Data block
---+---

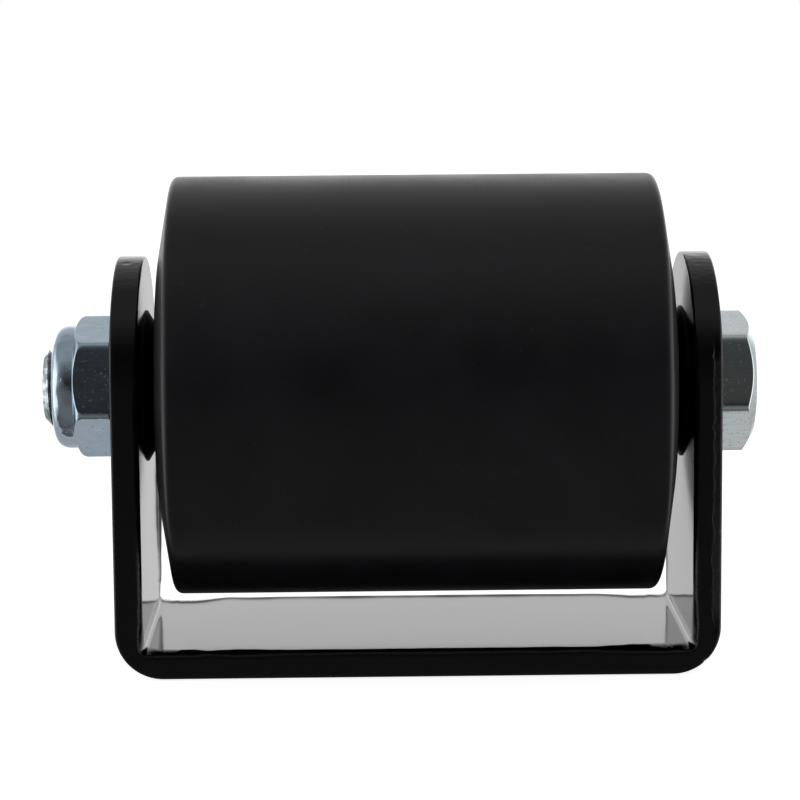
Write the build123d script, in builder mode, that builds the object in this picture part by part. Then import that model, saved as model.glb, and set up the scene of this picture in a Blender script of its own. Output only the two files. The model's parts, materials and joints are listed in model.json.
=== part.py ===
"""Bow roller: a black nylon roller on an M16 bolt, carried by a bent flat-bar yoke.

Millimetres. +X runs along the axle towards the bolt head, +Y to the back, +Z up.
The origin is the centre of the yoke's underside, so the part stands on Z = 0.
"""
import os

from build123d import *

# ---- driving dimensions ------------------------------------------------------------
# yoke: one strip of flat bar, bent into a U
strap_width = 50.0
strap_thick = 5.2             # 5 mm bar and its paint
yoke_width = 113.0            # over the outside of the two ears
bend_outer = 9.0              # outside radius of both bends
bend_inner = 1.0              # the inside of each bend is nearly sharp
axle_height = 52.0            # axle centre above the underside
ear_crown = 25.0              # top of the ear above the axle centre
ear_shoulder = 9.0            # height above the axle centre where the crown arc starts
outer_edge_round = 0.6        # painted edges on the outside of the U
inner_edge_round = 1.3        # painted edges on the inside of the U
ear_hole_radius = 8.25

# roller
roller_radius = 40.0
roller_rim = 91.6             # length over the two rim corners
roller_hub = 96.6             # length over the flat hub faces
hub_radius = 26.0             # outside this the end falls away as a shallow cone
rim_round = 1.2
bore_radius = 13.0
recess_radius = 17.2          # recess in the hub face for the bush flange
recess_depth = 2.0

# bushes pressed into the roller, and the sleeve that they turn on
bush_length = 24.0
bush_flange_radius = 17.0
bush_flange = 2.5
flange_chamfer = 0.3
sleeve_radius = 10.0
sleeve_bore = 8.2
sleeve_chamfer = 0.4
running_clearance = 0.05

# conical thrust collars between the ears and the bush flanges
collar_thick = 2.15
collar_large = 14.5
collar_small = 11.1
collar_ear_gap = 0.1
collar_land = 0.1             # short cylinder at the collar's wide end

# M16 bolt and nylon-insert lock nut
bolt_radius = 8.0
hex_across_flats = 24.0
head_height = 8.3
head_face_radius = 10.5       # the round flat on the head, inside its chamfer
head_chamfer = 2.1            # how far the chamfer reaches down the hexagon's corners
head_turn = 15.0              # turn of the hexagon about the axle, degrees
thread_proud = 1.9            # thread standing out past the nut
thread_chamfer = 1.7
nut_hex_height = 8.0
nut_height = 12.4
nut_face_radius = 11.4        # the washer face that bears on the ear
nut_face_chamfer = 1.2
nut_top_chamfer = 2.4
nut_turn = 17.0
nut_bore = 8.1
crown_radius = 11.9
crown_round = 3.3
insert_radius = 9.9
insert_width = 3.0
insert_lip = 0.8              # rolled steel lip that holds the insert in

same_size = 0.01              # sizes closer than this count as equal when edges are picked

# ---- derived places ----------------------------------------------------------------
half_yoke = yoke_width / 2
half_inside = half_yoke - strap_thick
half_hub = roller_hub / 2
hex_radius = hex_across_flats / 3**0.5
nut_end = -half_yoke - nut_height
thread_end = nut_end - thread_proud
recess_floor = half_hub - recess_depth
flange_face = recess_floor + bush_flange
bush_inner_end = flange_face - bush_length
bush_bore = sleeve_radius + running_clearance
collar_outer = half_inside - collar_ear_gap
collar_inner = collar_outer - collar_thick

axle_centre = (0, 0, axle_height)
axle = Axis(axle_centre, (1, 0, 0))
# local x = world X, local y = height above the axle: the half-sections are drawn here
section_plane = Plane(origin=axle_centre, x_dir=(1, 0, 0), z_dir=(0, -1, 0))
# local x = world Y, local y = world Z: the shapes seen from the end are drawn here
end_plane = Plane(origin=axle_centre, x_dir=(0, 1, 0), z_dir=(1, 0, 0))

os.makedirs("parts", exist_ok=True)
finished = []


def rims(builder, radius):
    """The circular edges of a sub-part that have this radius."""
    circles = builder.edges().filter_by(GeomType.CIRCLE)
    return circles.filter_by(lambda edge: abs(edge.radius - radius) < same_size)


def long_edges(yoke, inside):
    """The edges that run the length of the strip, on the inside or the outside of the U."""
    def is_inside(edge):
        centre = edge.center()
        return (
            abs(centre.X) < half_inside + same_size and centre.Z > strap_thick - same_size
        )

    along = yoke.edges().filter_by(Axis.Y, reverse=True) - rims(yoke, ear_hole_radius)
    return along.filter_by(lambda edge: is_inside(edge) == inside)


def finish(name, builder):
    """Label a finished sub-part and write its STEP file."""
    builder.part.label = name
    export_step(builder.part, f"parts/{name}.step")
    finished.append(builder.part)


# ---- yoke ----------------------------------------------------------------------------
side_height = axle_height + ear_crown
blank_height = side_height + 10   # the ears are cut down from taller blanks
with BuildPart() as yoke_bracket:
    # the bent strip seen from the front: a round-cornered blank, hollowed from above
    with BuildSketch(Plane.XZ) as strip_section:
        Rectangle(yoke_width, blank_height, align=(Align.CENTER, Align.MIN))
        fillet(strip_section.vertices().group_by(Axis.Y)[0], bend_outer)
        with Locations((0, strap_thick)):
            Rectangle(
                2 * half_inside,
                blank_height,
                align=(Align.CENTER, Align.MIN),
                mode=Mode.SUBTRACT,
            )
        inner_corners = strip_section.vertices().filter_by(
            lambda vertex: abs(vertex.Y - strap_thick) < same_size
        )
        fillet(inner_corners, bend_inner)
    extrude(amount=strap_width / 2, both=True)

    # the ears seen from the end: straight sides, then a flatter arc over the top
    with BuildSketch(Plane.YZ):
        with BuildLine():
            shoulder = axle_height + ear_shoulder
            crown = ThreePointArc(
                (-strap_width / 2, shoulder), (0, side_height), (strap_width / 2, shoulder)
            )
            Polyline(
                crown @ 1, (strap_width / 2, 0), (-strap_width / 2, 0), crown @ 0
            )
        make_face()
    extrude(amount=yoke_width, both=True, mode=Mode.INTERSECT)

    with BuildSketch(end_plane):
        Circle(ear_hole_radius)
    extrude(amount=yoke_width, both=True, mode=Mode.SUBTRACT)

    # paint rounds the long edges of the strip; the holes and the bend lines stay crisp
    fillet(long_edges(yoke_bracket, inside=False), outer_edge_round)
    fillet(long_edges(yoke_bracket, inside=True), inner_edge_round)
finish("yoke_bracket", yoke_bracket)

# ---- roller --------------------------------------------------------------------------
with BuildPart() as roller_body:
    with BuildSketch(section_plane) as roller_section:
        with BuildLine():
            inner = Polyline(
                (0, roller_radius),
                (0, bore_radius),
                (recess_floor, bore_radius),
                (recess_floor, recess_radius),
                (half_hub, recess_radius),
                (half_hub, hub_radius),
            )
            Polyline(inner @ 1, (roller_rim / 2, roller_radius), (0, roller_radius))
        make_face()
        # a sketch's own x and y: along the axle, and out from it
        rim_corner = roller_section.vertices().sort_by(
            lambda vertex: vertex.X + vertex.Y
        )[-1]
        fillet(rim_corner, rim_round)
        mirror(about=Plane.YZ)
    revolve(axis=axle)
finish("roller_body", roller_body)

# ---- pieces that the roller turns on ---------------------------------------------------
with BuildPart() as axle_sleeve:
    with BuildSketch(end_plane):
        Circle(sleeve_radius)
        Circle(sleeve_bore, mode=Mode.SUBTRACT)
    extrude(amount=half_inside, both=True)
    chamfer(rims(axle_sleeve, sleeve_radius), sleeve_chamfer)
finish("axle_sleeve", axle_sleeve)

for side, side_name in ((-1, "left"), (1, "right")):
    with BuildPart() as bush:
        with BuildSketch(section_plane):
            with BuildLine():
                Polyline(
                    (side * bush_inner_end, bush_bore),
                    (side * flange_face, bush_bore),
                    (side * flange_face, bush_flange_radius),
                    (side * recess_floor, bush_flange_radius),
                    (side * recess_floor, bore_radius),
                    (side * bush_inner_end, bore_radius),
                    close=True,
                )
            make_face()
        revolve(axis=axle)
        chamfer(rims(bush, bush_flange_radius), flange_chamfer)
    finish(f"bush_{side_name}", bush)

    with BuildPart() as thrust_collar:
        with BuildSketch(section_plane):
            with BuildLine():
                Polyline(
                    (side * collar_outer, bush_bore),
                    (side * collar_outer, collar_large),
                    (side * (collar_outer - collar_land), collar_large),
                    (side * collar_inner, collar_small),
                    (side * collar_inner, bush_bore),
                    close=True,
                )
            make_face()
        revolve(axis=axle)
    finish(f"thrust_collar_{side_name}", thrust_collar)

# ---- bolt ------------------------------------------------------------------------------
with BuildPart() as axle_bolt:
    with BuildSketch(end_plane.offset(half_yoke)):
        RegularPolygon(hex_radius, 6, rotation=head_turn)
    extrude(amount=head_height)
    # turned chamfer over the hexagon's outer corners
    with BuildSketch(section_plane):
        with BuildLine():
            Polyline(
                (half_yoke, 0),
                (half_yoke, hex_radius),
                (half_yoke + head_height - head_chamfer, hex_radius),
                (half_yoke + head_height, head_face_radius),
                (half_yoke + head_height, 0),
                close=True,
            )
        make_face()
    revolve(axis=axle, mode=Mode.INTERSECT)
    with BuildSketch(section_plane):
        with BuildLine():
            Polyline(
                (half_yoke, 0),
                (half_yoke, bolt_radius),
                (thread_end + thread_chamfer, bolt_radius),
                (thread_end, bolt_radius - thread_chamfer),
                (thread_end, 0),
                close=True,
            )
        make_face()
    revolve(axis=axle)
finish("axle_bolt", axle_bolt)

# ---- lock nut --------------------------------------------------------------------------
with BuildPart() as lock_nut:
    with BuildSketch(end_plane.offset(-half_yoke)):
        RegularPolygon(hex_radius, 6, rotation=nut_turn)
    extrude(amount=-nut_hex_height)
    # both ends of the hexagon are chamfered
    with BuildSketch(section_plane):
        with BuildLine():
            Polyline(
                (-half_yoke, 0),
                (-half_yoke, nut_face_radius),
                (-half_yoke - nut_face_chamfer, hex_radius),
                (-half_yoke - nut_hex_height + nut_top_chamfer, hex_radius),
                (-half_yoke - nut_hex_height, crown_radius),
                (-half_yoke - nut_hex_height, 0),
                close=True,
            )
        make_face()
    revolve(axis=axle, mode=Mode.INTERSECT)
    # the rounded crown that holds the nylon ring
    with BuildSketch(section_plane) as crown_section:
        with Locations((nut_end, 0)):
            Rectangle(nut_height - nut_hex_height / 2, crown_radius, align=Align.MIN)
        crown_corner = crown_section.vertices().sort_by(
            lambda vertex: vertex.Y - vertex.X
        )[-1]
        fillet(crown_corner, crown_round)
    revolve(axis=axle)
    # threaded bore, shown plain, and the groove and mouth for the insert
    with BuildSketch(end_plane):
        Circle(nut_bore)
    extrude(amount=-yoke_width, mode=Mode.SUBTRACT)
    with BuildSketch(end_plane.offset(nut_end + insert_lip)):
        Circle(insert_radius)
    extrude(amount=insert_width, mode=Mode.SUBTRACT)
finish("lock_nut", lock_nut)

with BuildPart() as lock_nut_insert:
    with BuildSketch(end_plane.offset(nut_end + insert_lip)):
        Circle(insert_radius)
        Circle(bolt_radius, mode=Mode.SUBTRACT)
    extrude(amount=insert_width)
finish("lock_nut_insert", lock_nut_insert)

for part in finished:
    size = part.bounding_box().size
    print(f"{part.label:22s} {size.X:7.2f} {size.Y:7.2f} {size.Z:7.2f}  {part.volume:10.1f} mm3")
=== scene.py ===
"""Looks of the bow roller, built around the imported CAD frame.

Metres, with +Z up. The camera looks along +Y.
"""
import json
import math

import bmesh
import bpy
from mathutils import Matrix, Vector, noise


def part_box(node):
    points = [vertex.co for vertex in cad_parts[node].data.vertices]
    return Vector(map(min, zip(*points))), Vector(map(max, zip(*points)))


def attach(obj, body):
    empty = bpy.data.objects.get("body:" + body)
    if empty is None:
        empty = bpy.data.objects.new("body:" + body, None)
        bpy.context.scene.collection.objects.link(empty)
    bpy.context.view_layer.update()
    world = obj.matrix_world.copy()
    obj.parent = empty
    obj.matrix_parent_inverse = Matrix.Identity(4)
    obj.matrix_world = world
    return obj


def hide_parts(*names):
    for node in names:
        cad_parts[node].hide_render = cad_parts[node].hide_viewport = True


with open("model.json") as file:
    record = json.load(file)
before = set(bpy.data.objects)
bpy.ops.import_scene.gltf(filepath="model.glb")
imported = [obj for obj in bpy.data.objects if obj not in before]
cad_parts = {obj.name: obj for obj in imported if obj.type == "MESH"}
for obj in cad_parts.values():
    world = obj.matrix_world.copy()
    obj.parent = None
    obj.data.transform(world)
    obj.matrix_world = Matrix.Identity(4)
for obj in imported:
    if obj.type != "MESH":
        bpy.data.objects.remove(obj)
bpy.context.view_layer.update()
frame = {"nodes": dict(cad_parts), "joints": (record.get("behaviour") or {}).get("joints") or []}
nodes = frame["nodes"]
MM = 0.001

# ---- places read from the frame ----------------------------------------------------------
AXLE_Z = frame["joints"][0]["pos_m"][2]
yoke_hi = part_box("yoke_bracket")[1]
roller_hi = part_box("roller_body")[1]
bolt_lo, bolt_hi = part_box("axle_bolt")
nut_lo, nut_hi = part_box("lock_nut")
insert_lo, insert_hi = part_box("lock_nut_insert")


# ---- objects -----------------------------------------------------------------------------
def add_object(name, data):
    """A new object in the scene."""
    item = bpy.data.objects.new(name, data)
    bpy.context.scene.collection.objects.link(item)
    return item


def smooth_mesh(name, points, faces):
    """A mesh from its points and faces, shaded smooth."""
    data = bpy.data.meshes.new(name)
    data.from_pydata(points, [], faces)
    data.polygons.foreach_set("use_smooth", [True] * len(faces))
    return data


# ---- camera ------------------------------------------------------------------------------
def add_camera():
    """A long lens, a little above the axle and a little to the left of the middle."""
    axle_centre = Vector((0, 0, AXLE_Z))
    place = axle_centre + Vector((-9.72, -549.13, 75.53)) * MM
    aim = axle_centre + Vector((-2.75, 0, -3.30)) * MM
    data = bpy.data.cameras.new("camera")
    data.lens = 129.56
    data.sensor_width = 36
    data.clip_start, data.clip_end = 0.05, 20
    camera = add_object("camera", data)
    camera.location = place
    straight = (aim - place).to_track_quat("-Z", "Y").to_matrix().to_4x4()
    roll = Matrix.Rotation(math.radians(-0.452), 4, "Z")
    camera.rotation_euler = (straight @ roll).to_euler()
    bpy.context.scene.camera = camera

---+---

Write out exactly the lines from the start of the material through the line with "ear_hole_radius = 8.25". No other output is expected.

Complete response
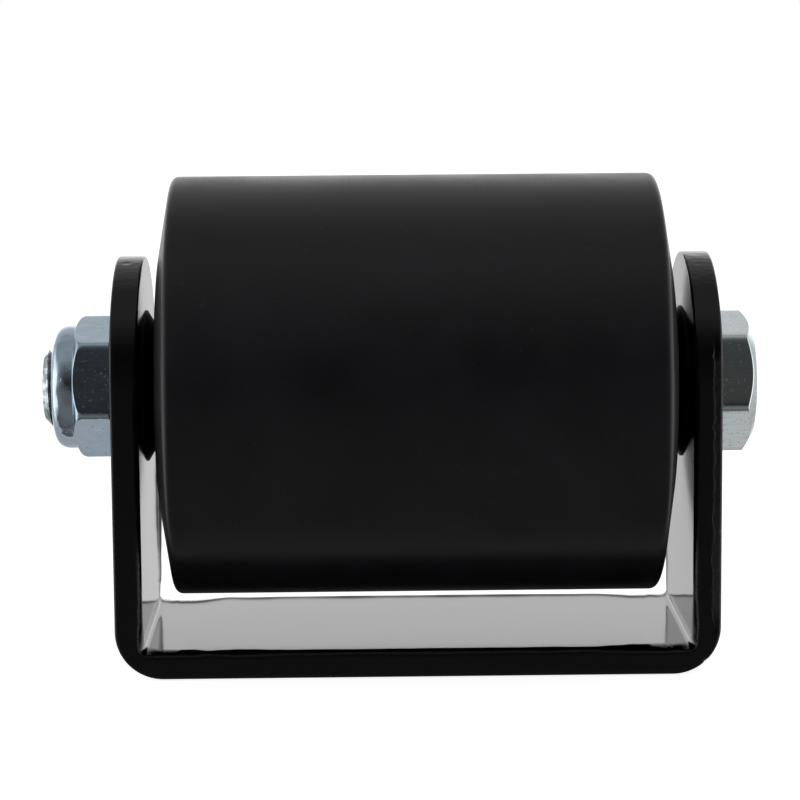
Write the build123d script, in builder mode, that builds the object in this picture part by part. Then import that model, saved as model.glb, and set up the scene of this picture in a Blender script of its own. Output only the two files. The model's parts, materials and joints are listed in model.json.
=== part.py ===
"""Bow roller: a black nylon roller on an M16 bolt, carried by a bent flat-bar yoke.

Millimetres. +X runs along the axle towards the bolt head, +Y to the back, +Z up.
The origin is the centre of the yoke's underside, so the part stands on Z = 0.
"""
import os

from build123d import *

# ---- driving dimensions ------------------------------------------------------------
# yoke: one strip of flat bar, bent into a U
strap_width = 50.0
strap_thick = 5.2             # 5 mm bar and its paint
yoke_width = 113.0            # over the outside of the two ears
bend_outer = 9.0              # outside radius of both bends
bend_inner = 1.0              # the inside of each bend is nearly sharp
axle_height = 52.0            # axle centre above the underside
ear_crown = 25.0              # top of the ear above the axle centre
ear_shoulder = 9.0            # height above the axle centre where the crown arc starts
outer_edge_round = 0.6        # painted edges on the outside of the U
inner_edge_round = 1.3        # painted edges on the inside of the U
ear_hole_radius = 8.25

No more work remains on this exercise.